Most people are scared of total silence. Perhaps because we’re afraid that we’ll discover something startling. Perhaps also because we feel dependent on the noise that surrounds us; we need to be distracted. Or at least, that was the American novelist David Foster Wallace’s view: “Surely something must lie behind not just Muzak in dull or tedious places any more but now also actual TV in waiting rooms, supermarkets’ checkouts, airport gates, SUVs’ backseats. Walkman, iPods, BlackBerries, cell phones that attach to your head. This terror of silence with nothing diverting to do.”

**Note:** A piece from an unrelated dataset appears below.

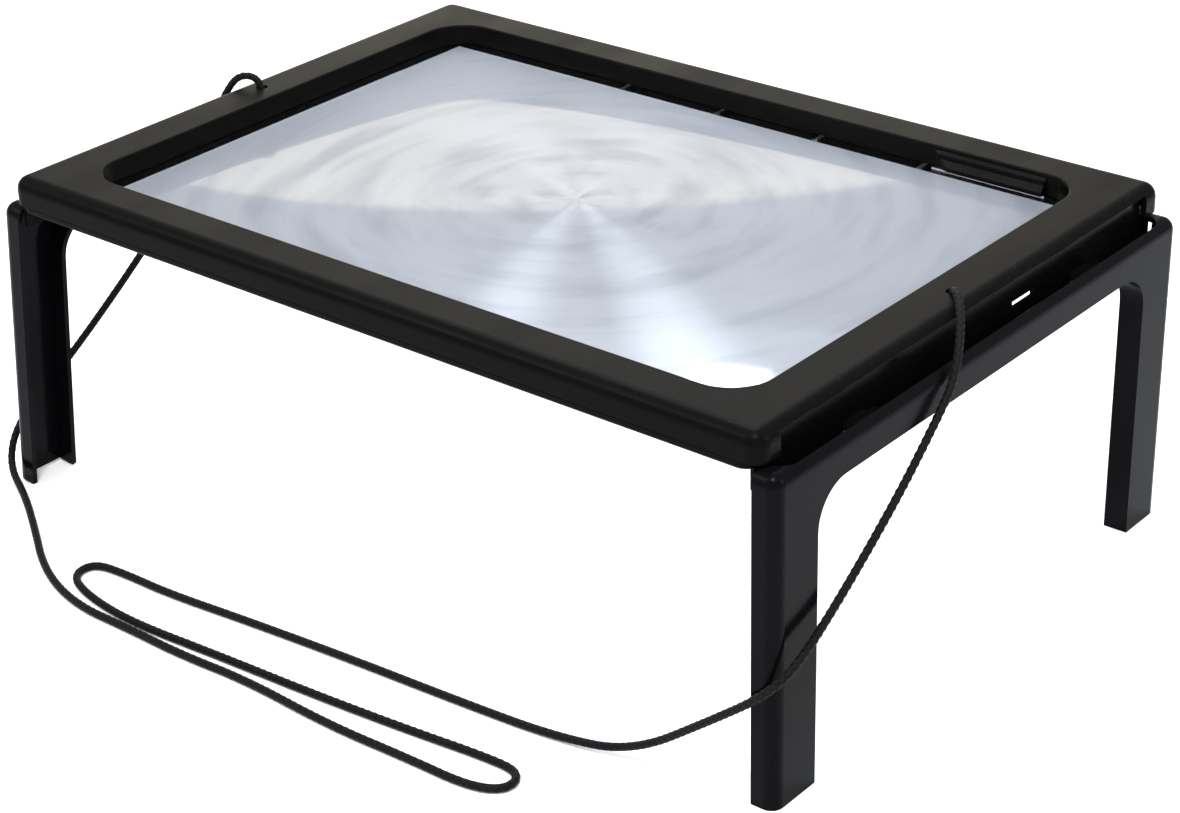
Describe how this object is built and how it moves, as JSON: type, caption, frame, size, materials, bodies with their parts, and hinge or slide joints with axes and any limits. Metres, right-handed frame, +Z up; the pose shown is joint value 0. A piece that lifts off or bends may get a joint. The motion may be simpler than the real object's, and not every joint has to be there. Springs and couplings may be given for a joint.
{
  "type": "low vision magnifier",
  "caption": "Hands-free page magnifier: framed rectangular Fresnel sheet on two fold-under stands, with small lamps, a button-cell box, a slide switch and a neck cord.",
  "frame": {"origin": "centre of the footprint of frame and stands, on the table under the feet", "axes": "+X along the frame's long side, +Y towards the rim that carries the lamps and battery box, +Z up"},
  "size_m": [0.3323, 0.2608, 0.1213],
  "materials": {
    "frame_plastic": "black moulded ABS, fine satin grain on top, glossier sides",
    "stand_plastic": "black moulded ABS, fine satin grain",
    "lens": "clear acrylic sheet with concentric grooves and a plain polished border",
    "screw_steel": "black-oxide self-tapping screws",
    "pin_steel": "ground steel pins",
    "box_plastic": "black moulded ABS, fine grain",
    "contact_nickel": "nickel-plated spring strip",
    "cell_steel": "bright nickel-plated cell cans",
    "switch_plastic": "black nylon",
    "board": "green solder mask",
    "resistor": "tan lacquer",
    "lamp_clear": "water-clear moulded epoxy",
    "red_insulation": "soft red PVC",
    "black_insulation": "soft black PVC",
    "cord_braid": "black braided polyester"
  },
  "bodies": {
    "frame": {"top_frame": "frame_plastic", "bottom_frame": "frame_plastic", "fresnel_lens": "lens", "frame_screws": "screw_steel", "battery_box": "box_plastic", "upper_terminal": "contact_nickel", "upper_link": "contact_nickel", "side_contact": "contact_nickel", "button_cell_1": "cell_steel", "button_cell_2": "cell_steel", "button_cell_3": "cell_steel", "switch_body": "switch_plastic", "lamp_board": "board", "resistor": "resistor", "lamp_leads": "contact_nickel", "lamp_1": "lamp_clear", "lamp_2": "lamp_clear", "lamp_3": "lamp_clear", "lamp_4": "lamp_clear", "red_wire": "red_insulation", "feed_wire": "red_insulation", "black_wire": "black_insulation", "neck_cord": "cord_braid", "right_cord_knot": "cord_braid", "left_cord_knot": "cord_braid"},
    "right_leg_frame": {"right_stand": "stand_plastic", "right_hinge_pins": "pin_steel"},
    "left_leg_frame": {"left_stand": "stand_plastic", "left_hinge_pins": "pin_steel"},
    "cover": {"battery_cover": "box_plastic", "cover_contacts": "contact_nickel"},
    "knob": {"switch_slider": "switch_plastic"}
  },
  "joints": [
    {"name": "right_stand_fold", "type": "hinge", "parent": "frame", "child": "right_leg_frame", "pos_m": [0.15576, 0, 0.101], "axis": [0, 1, 0], "range_deg": [0, 90]},
    {"name": "left_stand_fold", "type": "hinge", "parent": "frame", "child": "left_leg_frame", "pos_m": [-0.14524, 0, 0.101], "axis": [0, -1, 0], "range_deg": [0, 96]},
    {"name": "battery_cover_slide", "type": "slide", "parent": "frame", "child": "cover", "axis": [0, 1, 0], "range_m": [0, 0.018]},
    {"name": "lamp_switch_slide", "type": "slide", "parent": "frame", "child": "knob", "axis": [1, 0, 0], "range_m": [0, 0.002]}
  ]
}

Wallace thought the ‘something’ was “some other, deeper type of pain that is always there, if only in an ambient low-level way, and which most of us spend nearly all our time and energy trying to distract ourselves from feeling”. Maybe it is pain. Or maybe something less extreme: our own trivial insecurities. In an era where so much is about self-presentation and self-image, where life is about how people invent themselves as much as what they do, the dialogue inside one’s head can become – well – incessant: “What did she say? What did he mean? How does that look? Why did I do that?” Noise doesn’t halt the babble, but mutes it: the mental equivalent of putting your fingers in your ears.

Those in retreats  aim for a more enduring solution: a kind of inner silence, or mental stillness, which our brains – battered with information and sounds and conversation – are so rarely able to grasp. The real question is why more people don’t look for it. Because the phrase isn’t wrong; there is something golden about silence.